Of course, another problem we run into when thinking about this are the voting “systems” [or voting methods] that we currently us. They’re very crude. Ideally, you don’t just want people to vote “yes” or “no.” What you really want is a sense of intensity of preference, a sense of ranking of choices. The best kinds of judgments are those that are “probabilistic” (involving probability). We likely won’t see that anytime soon in political voting – but where you can measure intensity of preference you tend to get a better, more reliable, more accurate result.
One place such an approach might be useful would be when we already have rough agreement of “what” we want to do, so the open questions are not about “what” but about “how.” In those situations, the wisdom of crowds [captured through iterative voting] could be valuable. For instance, national or homeland security. We all agree we want to keep the country safe. That’s the “what,” leaving us free to tackle the “how” – “how” we coordinate and/or cooperate to reach that goal.

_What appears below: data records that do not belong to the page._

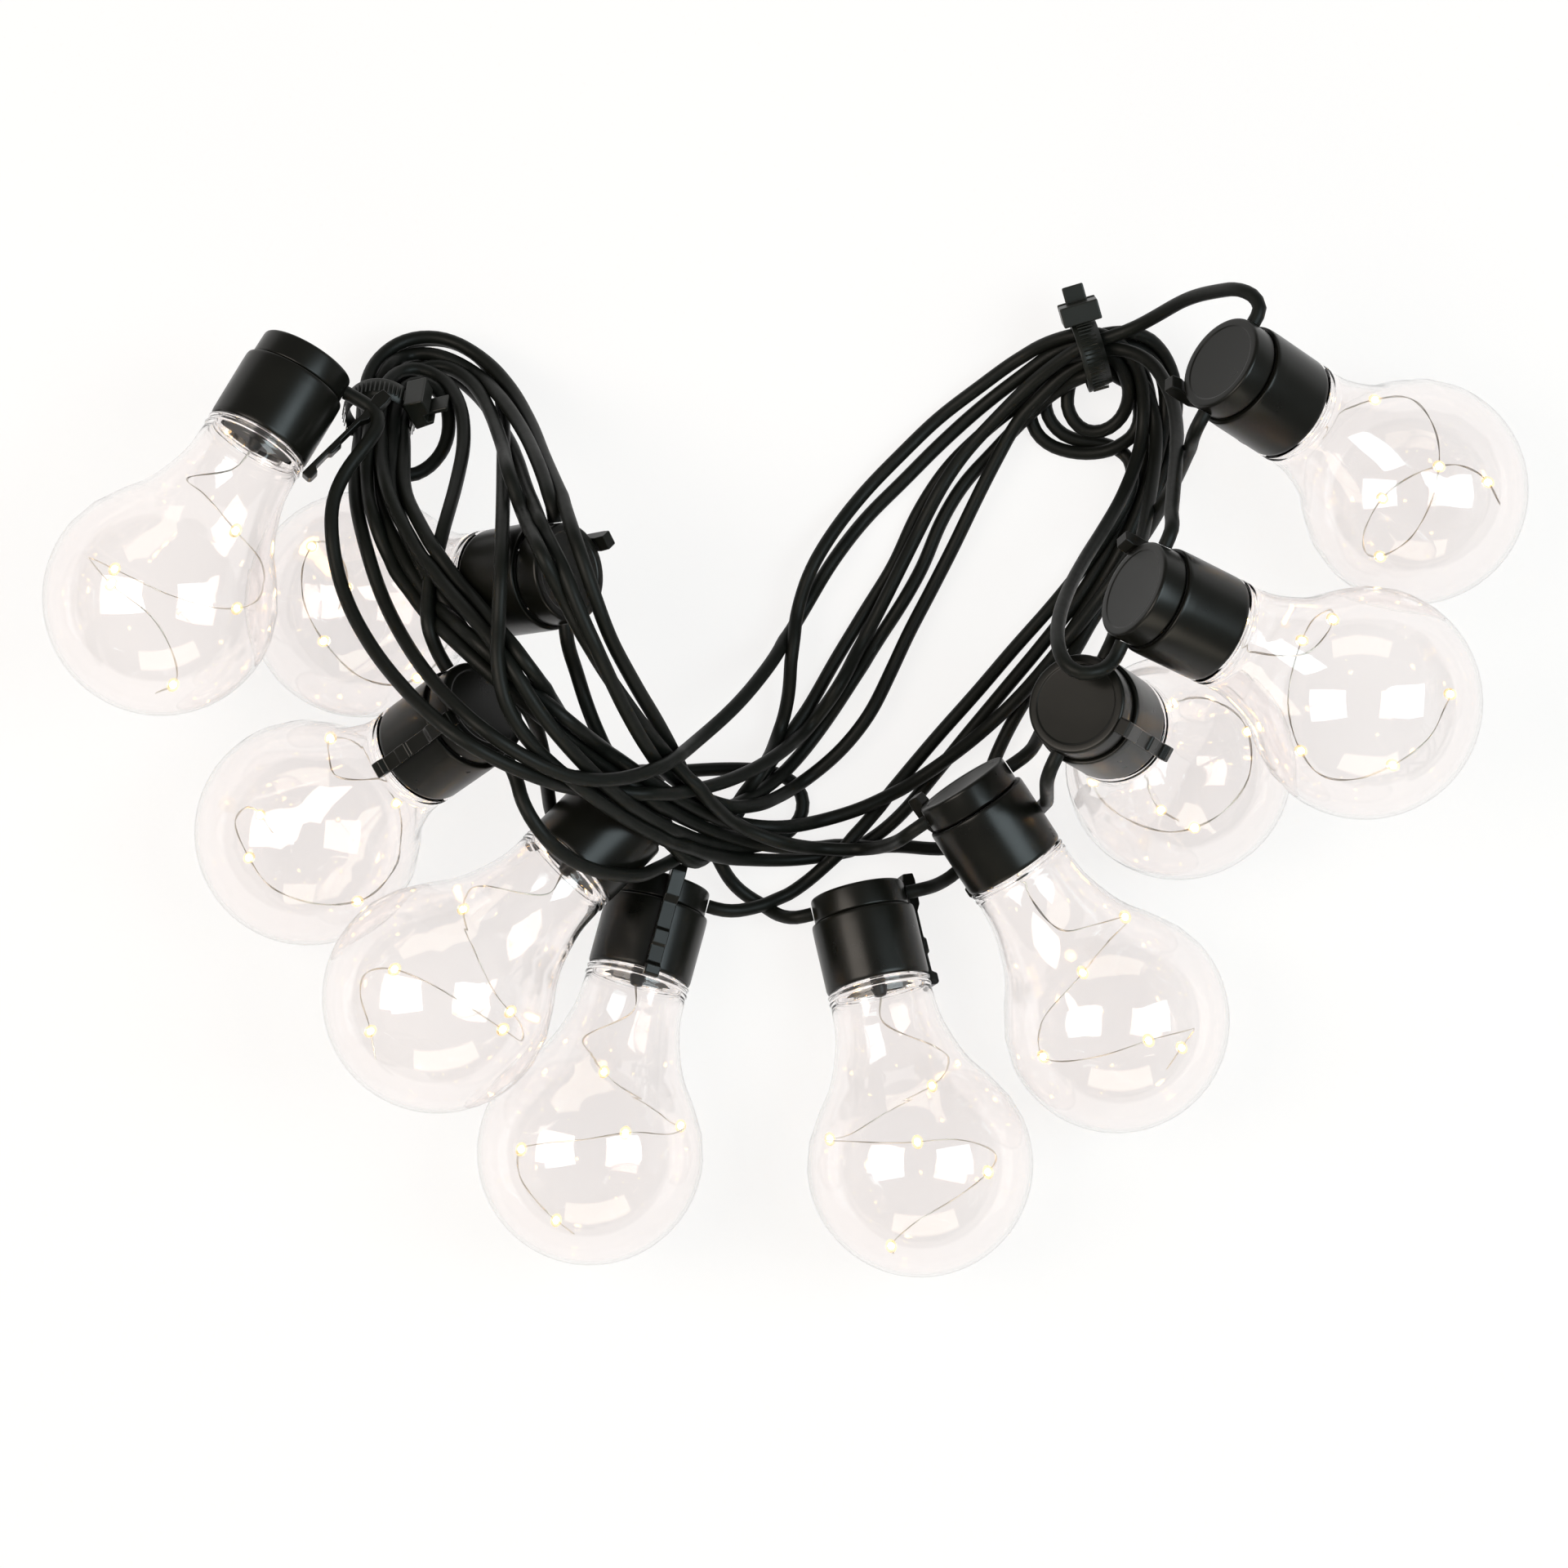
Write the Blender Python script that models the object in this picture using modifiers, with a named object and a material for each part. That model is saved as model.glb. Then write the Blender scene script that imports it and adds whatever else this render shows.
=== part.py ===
"""Party string lights: ten clear lamps on one rubber cord, tied up as a bundle that lies on a table.

Units are metres and +Z is up. Each lamp has its own frame: its origin is the middle of its cap, +Z
runs from the globe to the cap, +X runs along the cord through the cap and +Y is its upper side.
"""

import math

import bpy
from mathutils import Matrix, Vector

# Driving dimensions
CORD_R = 0.00185
GAP = 0.0003  # between solids that touch on the real object

GLOBE_R = 0.030
MOUTH_TO_GLOBE = 0.0493  # from the holder's mouth to the middle of the globe
BULB_WALL = 0.0010
NECK_R = 0.0120  # the part of the bulb that sits inside the shell
NECK_IN = 0.0085  # how far the neck goes in
FLANGE_OUT = 0.0020  # how far the flange stands out of the neck
FLANGE_LENGTH = 0.0024
# Down the throat: how far it has widened from the flange to the globe, and how far down it is
THROAT = ((0.025, 0.231), (0.206, 0.422), (0.569, 0.615), (0.844, 0.763))
BULB_STEPS = 14

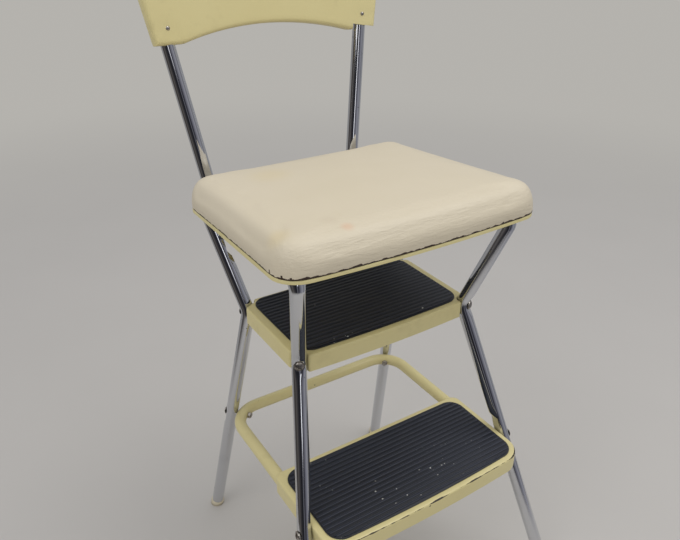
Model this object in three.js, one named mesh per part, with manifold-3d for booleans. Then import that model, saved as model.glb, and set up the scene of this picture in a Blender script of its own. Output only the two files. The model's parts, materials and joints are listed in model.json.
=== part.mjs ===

In addition to writing for The Moderate Voice, I have my own blog. In the early days of that blog, I tried a “wisdom of crowds experiment” on a social issue and ended up, instead, getting into an interesting debate with one of my readers, who essentially argued that democracy works, not because crowd wisdom leads to good decisions, but because dissipation of power limits bad outcomes. Do you think that’s right – that democracy’s value is not found in the wisdom of crowds; rather, it’s simply the lesser of evils, better than a dictatorship or oligarchy?
No. It’s more than just a situation of what’s less bad. True, limiting the amount of power in the hands of a single person or small group is a good thing. Larger, more diverse groups make it less likely that we end up with terrible decisions. Our democracy recognizes that. And we reached that decision, as a nation, collectively. We (the crowd) deserve some credit for that. Making our leaders have some accountability, some responsibility to the people they’re leading is a good testament, I think, to the wisdom of crowds.